As long as we deny the young woman a free and wise education so that she may choose well; as long as we deny her the same right of selection as man possesses, we never will be able to elevate matrimony. The common consciousness in two creatures that they have chosen each other freely and that they love each other without any bond of interest, any pressure of authority, of prejudice, of ambition, is the sacred corner-stone on which the most splendid temples of conjugal happiness are erected, and it has sufficient power to preserve that happiness amidst the greatest domestic storms.

Neither do I believe in sudden and irresistible loves, nor in the future happiness of a married couple who, without straw to weave the nest, in the open country, amid the frosts of misery, wish to erect a temple to Love. No; matrimony is love and should be nothing except love. But love is nude and wants to be clothed; love is delicate, and wants to be nourished and protected from the winds and the frosts; love is fruitful, and should have bread and wine to keep alive the little angels that will bloom in its garden. All this should be known by our young girls; our authority should go no further than temporizing; we should never impose anything on lovers except patience; and this in itself is sufficient to cause many transient desires to vanish, while it invigorates true loves. But in any case, and always, selection should be free, and to prepare for it the education of our daughters should be more sincere, more frank, less hypocritical, less false. Teach your child modesty and personal dignity, and you will see that with such sentiments the fortress you wish to guard will very rarely capitulate. Perpetual diffidence rouses many false alarms, stirs up in many frivolous and touchy natures the desire for spite and revenge. Diffidence always in arms gives one a pessimistic idea of the virtues of mothers; perhaps they remember how weakly they resisted temptation and they try by every art to avoid it, instead of strengthening the forces that should defend virtue.

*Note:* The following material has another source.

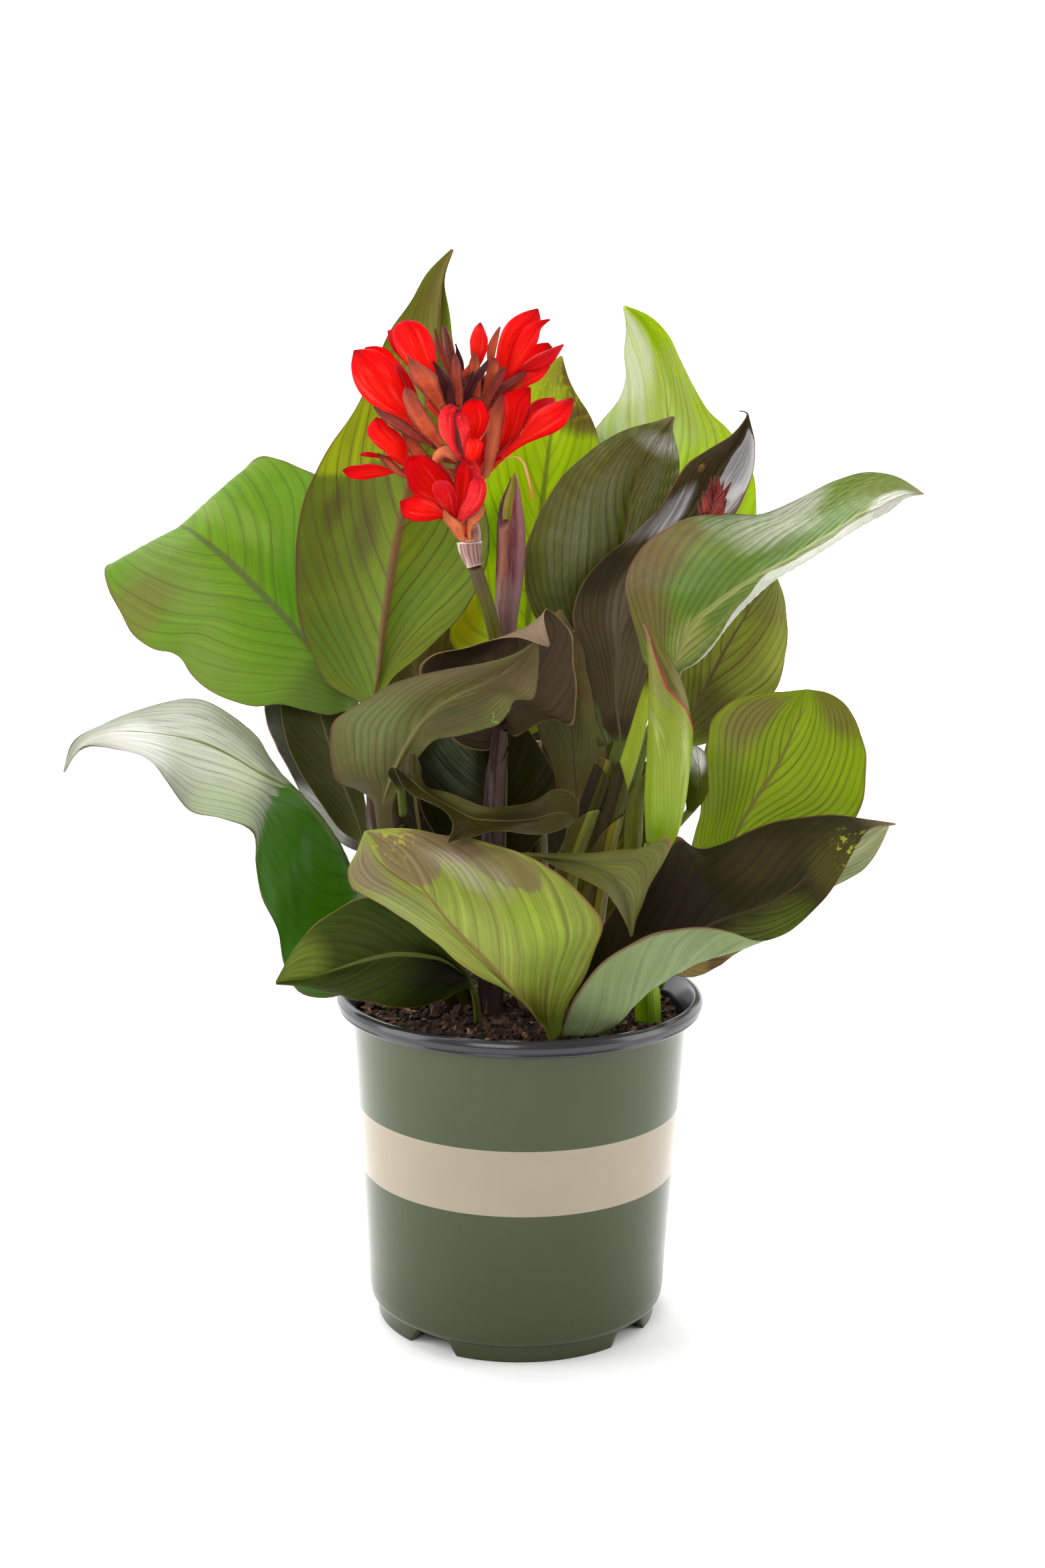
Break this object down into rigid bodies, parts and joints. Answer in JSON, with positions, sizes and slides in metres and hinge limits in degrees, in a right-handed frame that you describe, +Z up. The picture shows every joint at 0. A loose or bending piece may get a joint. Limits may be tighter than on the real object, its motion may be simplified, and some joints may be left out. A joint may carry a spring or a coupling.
{
  "type": "potted canna lily plant",
  "caption": "Canna lily with broad paddle leaves, sheathed stems and a red flower head, growing in bark compost in a round plain-banded nursery pot.",
  "frame": {"origin": "on the ground, under the middle of the whole plant's bounding box", "axes": "+Z up, +X to the right and +Y to the back of the side that shows the flower head"},
  "size_m": [0.5006, 0.2728, 0.6527],
  "materials": {
    "pot_plastic": "satin moulded plastic, dark green outside with a plain beige band, black inside and on the rim",
    "soil": "moist bark compost with lighter chips",
    "rhizome_skin": "scaly tan skin",
    "stem": "waxy green and purple-brown sheaths with fine lengthwise ribs",
    "leaf": "satin leaf with pale midrib, curved side veins and a thin purple margin",
    "petal": "soft satin red petal with fine lengthwise veins",
    "bract": "matt brown-purple bract with pale bloom"
  },
  "bodies": {
    "root": {"nursery_pot": "pot_plastic", "rhizome": "rhizome_skin", "pseudostem_left": "stem", "pseudostem_centre": "stem", "flower_stalk": "stem", "pseudostem_back": "stem", "pseudostem_right_back": "stem", "pseudostem_right_inner": "stem", "pseudostem_right": "stem", "furled_leaf": "leaf", "small_furled_shoot": "leaf", "flower_collar": "stem", "young_bud": "stem", "bract_cluster": "bract", "flower_far_left": "petal", "flower_top_left": "petal", "flower_left": "petal", "flower_upper_right": "petal", "flower_right": "petal", "flower_centre": "petal", "flower_lower_front": "petal", "flower_bud_top": "petal", "young_flower_spike": "bract", "leaf_upper_left": "leaf", "leaf_tall_left": "leaf", "leaf_behind_flowers": "leaf", "leaf_tall_right": "leaf", "leaf_centre_right": "leaf", "leaf_dark_rolled": "leaf", "leaf_arching_right": "leaf", "leaf_right_shaded": "leaf", "leaf_right_mid": "leaf", "leaf_lower_right": "leaf", "leaf_front": "leaf", "leaf_lower_left": "leaf", "leaf_arching_left": "leaf", "leaf_drooping_left": "leaf", "leaf_behind_left": "leaf", "leaf_curled_centre": "leaf", "leaf_folded_flap": "leaf", "leaf_inner_right": "leaf", "leaf_inner": "leaf", "leaf_cupped": "leaf", "leaf_small_front": "leaf", "leaf_low_right_back": "leaf", "leaf_under_right": "leaf", "leaf_back_left": "leaf", "leaf_back_centre": "leaf", "leaf_back_right": "leaf", "leaf_back_low_left": "leaf", "leaf_back_upper_left": "leaf", "leaf_back_upper_right": "leaf", "leaf_back_side_left": "leaf", "leaf_back_side_right": "leaf", "leaf_behind_stems": "leaf", "curled_leaf_tip": "leaf", "potting_soil": "soil"}
  },
  "joints": []
}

The free selection of woman is much more important in our society, because she is not ignorant of the fact that in marriage she will find an immense liberty; perhaps she also divines that, even though she should not love the official spouse, she can still love and be loved. When a society is entirely saturated with adultery and hypocrisy, even the chaste and ingenuous maiden is dimly prescient of certain things which she dares not acknowledge to herself. Without leaving the domestic nest, she may perhaps know with what infamy a family may become sullied; she has, perhaps, more than once repeated to herself: "I will not sin, but—I, too, could sin with impunity."

Free selection is the best guarantee of faith; it is the only touchstone by which the true natural rights of mutual fidelity are tried. No one has the right to cast the first stone at the adulteress if she, ignorant, was dragged to the altar; no wife can be condemned if she was forced to sign the compact like a victim and a slave instead of as a woman and a lover.

All these reforms which must elevate matrimony will be but slowly secured through the progress of education and customs, through morality strengthened by science and not by fear, through greater respect for the liberty of woman, who must be raised from the low level where modern society has still left her.